[REQUIRED WORK]: Make an exact copy of all the data.
>> begin SUPPLIED INFORMATION
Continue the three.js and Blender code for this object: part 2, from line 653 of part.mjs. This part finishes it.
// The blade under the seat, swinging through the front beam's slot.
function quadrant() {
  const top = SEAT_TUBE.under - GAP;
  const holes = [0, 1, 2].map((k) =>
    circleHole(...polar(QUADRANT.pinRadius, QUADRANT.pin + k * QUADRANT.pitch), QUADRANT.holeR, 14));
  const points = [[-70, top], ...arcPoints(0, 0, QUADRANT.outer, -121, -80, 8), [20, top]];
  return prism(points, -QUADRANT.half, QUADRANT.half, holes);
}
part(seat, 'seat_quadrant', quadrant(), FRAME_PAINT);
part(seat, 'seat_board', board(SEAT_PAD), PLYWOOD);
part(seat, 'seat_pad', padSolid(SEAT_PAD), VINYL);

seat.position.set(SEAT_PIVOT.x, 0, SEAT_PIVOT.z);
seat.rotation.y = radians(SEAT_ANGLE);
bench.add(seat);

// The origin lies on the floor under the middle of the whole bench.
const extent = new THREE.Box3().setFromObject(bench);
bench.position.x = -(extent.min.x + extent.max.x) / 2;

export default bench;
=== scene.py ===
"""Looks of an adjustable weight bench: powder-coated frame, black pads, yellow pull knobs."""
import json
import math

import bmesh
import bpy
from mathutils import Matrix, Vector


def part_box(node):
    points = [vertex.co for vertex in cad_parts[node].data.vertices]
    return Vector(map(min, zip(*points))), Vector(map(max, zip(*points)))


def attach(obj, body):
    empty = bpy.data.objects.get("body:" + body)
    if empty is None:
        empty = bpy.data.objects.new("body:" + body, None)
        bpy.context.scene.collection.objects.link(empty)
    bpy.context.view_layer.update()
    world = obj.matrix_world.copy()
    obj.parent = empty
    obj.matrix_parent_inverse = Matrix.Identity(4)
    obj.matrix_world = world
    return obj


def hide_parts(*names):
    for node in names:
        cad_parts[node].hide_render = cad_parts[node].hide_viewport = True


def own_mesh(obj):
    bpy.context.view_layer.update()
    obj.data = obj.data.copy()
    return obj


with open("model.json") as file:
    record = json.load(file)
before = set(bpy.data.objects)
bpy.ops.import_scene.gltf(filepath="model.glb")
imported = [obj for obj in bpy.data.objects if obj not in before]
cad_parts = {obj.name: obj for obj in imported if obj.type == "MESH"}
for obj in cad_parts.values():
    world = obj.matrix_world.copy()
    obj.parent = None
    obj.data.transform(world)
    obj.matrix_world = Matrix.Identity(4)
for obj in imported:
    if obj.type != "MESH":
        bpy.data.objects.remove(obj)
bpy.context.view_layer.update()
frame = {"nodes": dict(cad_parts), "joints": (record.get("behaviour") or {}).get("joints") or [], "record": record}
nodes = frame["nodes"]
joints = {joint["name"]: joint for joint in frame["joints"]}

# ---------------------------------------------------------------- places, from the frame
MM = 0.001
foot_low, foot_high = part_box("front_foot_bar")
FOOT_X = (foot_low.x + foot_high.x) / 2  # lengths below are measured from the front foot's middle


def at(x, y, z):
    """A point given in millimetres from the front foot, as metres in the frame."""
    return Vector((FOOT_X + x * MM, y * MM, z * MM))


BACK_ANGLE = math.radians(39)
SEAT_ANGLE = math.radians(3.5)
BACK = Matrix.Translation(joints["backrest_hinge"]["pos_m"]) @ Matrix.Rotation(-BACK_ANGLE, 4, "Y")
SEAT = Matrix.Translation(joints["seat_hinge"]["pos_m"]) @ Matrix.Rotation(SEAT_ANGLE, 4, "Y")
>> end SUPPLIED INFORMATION
[OUTPUT OF THE TASK]:
Continue the three.js and Blender code for this object: part 2, from line 653 of part.mjs. This part finishes it.
// The blade under the seat, swinging through the front beam's slot.
function quadrant() {
  const top = SEAT_TUBE.under - GAP;
  const holes = [0, 1, 2].map((k) =>
    circleHole(...polar(QUADRANT.pinRadius, QUADRANT.pin + k * QUADRANT.pitch), QUADRANT.holeR, 14));
  const points = [[-70, top], ...arcPoints(0, 0, QUADRANT.outer, -121, -80, 8), [20, top]];
  return prism(points, -QUADRANT.half, QUADRANT.half, holes);
}
part(seat, 'seat_quadrant', quadrant(), FRAME_PAINT);
part(seat, 'seat_board', board(SEAT_PAD), PLYWOOD);
part(seat, 'seat_pad', padSolid(SEAT_PAD), VINYL);

seat.position.set(SEAT_PIVOT.x, 0, SEAT_PIVOT.z);
seat.rotation.y = radians(SEAT_ANGLE);
bench.add(seat);

// The origin lies on the floor under the middle of the whole bench.
const extent = new THREE.Box3().setFromObject(bench);
bench.position.x = -(extent.min.x + extent.max.x) / 2;

export default bench;
=== scene.py ===
"""Looks of an adjustable weight bench: powder-coated frame, black pads, yellow pull knobs."""
import json
import math

import bmesh
import bpy
from mathutils import Matrix, Vector


def part_box(node):
    points = [vertex.co for vertex in cad_parts[node].data.vertices]
    return Vector(map(min, zip(*points))), Vector(map(max, zip(*points)))


def attach(obj, body):
    empty = bpy.data.objects.get("body:" + body)
    if empty is None:
        empty = bpy.data.objects.new("body:" + body, None)
        bpy.context.scene.collection.objects.link(empty)
    bpy.context.view_layer.update()
    world = obj.matrix_world.copy()
    obj.parent = empty
    obj.matrix_parent_inverse = Matrix.Identity(4)
    obj.matrix_world = world
    return obj


def hide_parts(*names):
    for node in names:
        cad_parts[node].hide_render = cad_parts[node].hide_viewport = True


def own_mesh(obj):
    bpy.context.view_layer.update()
    obj.data = obj.data.copy()
    return obj


with open("model.json") as file:
    record = json.load(file)
before = set(bpy.data.objects)
bpy.ops.import_scene.gltf(filepath="model.glb")
imported = [obj for obj in bpy.data.objects if obj not in before]
cad_parts = {obj.name: obj for obj in imported if obj.type == "MESH"}
for obj in cad_parts.values():
    world = obj.matrix_world.copy()
    obj.parent = None
    obj.data.transform(world)
    obj.matrix_world = Matrix.Identity(4)
for obj in imported:
    if obj.type != "MESH":
        bpy.data.objects.remove(obj)
bpy.context.view_layer.update()
frame = {"nodes": dict(cad_parts), "joints": (record.get("behaviour") or {}).get("joints") or [], "record": record}
nodes = frame["nodes"]
joints = {joint["name"]: joint for joint in frame["joints"]}

# ---------------------------------------------------------------- places, from the frame
MM = 0.001
foot_low, foot_high = part_box("front_foot_bar")
FOOT_X = (foot_low.x + foot_high.x) / 2  # lengths below are measured from the front foot's middle


def at(x, y, z):
    """A point given in millimetres from the front foot, as metres in the frame."""
    return Vector((FOOT_X + x * MM, y * MM, z * MM))


BACK_ANGLE = math.radians(39)
SEAT_ANGLE = math.radians(3.5)
BACK = Matrix.Translation(joints["backrest_hinge"]["pos_m"]) @ Matrix.Rotation(-BACK_ANGLE, 4, "Y")
SEAT = Matrix.Translation(joints["seat_hinge"]["pos_m"]) @ Matrix.Rotation(SEAT_ANGLE, 4, "Y")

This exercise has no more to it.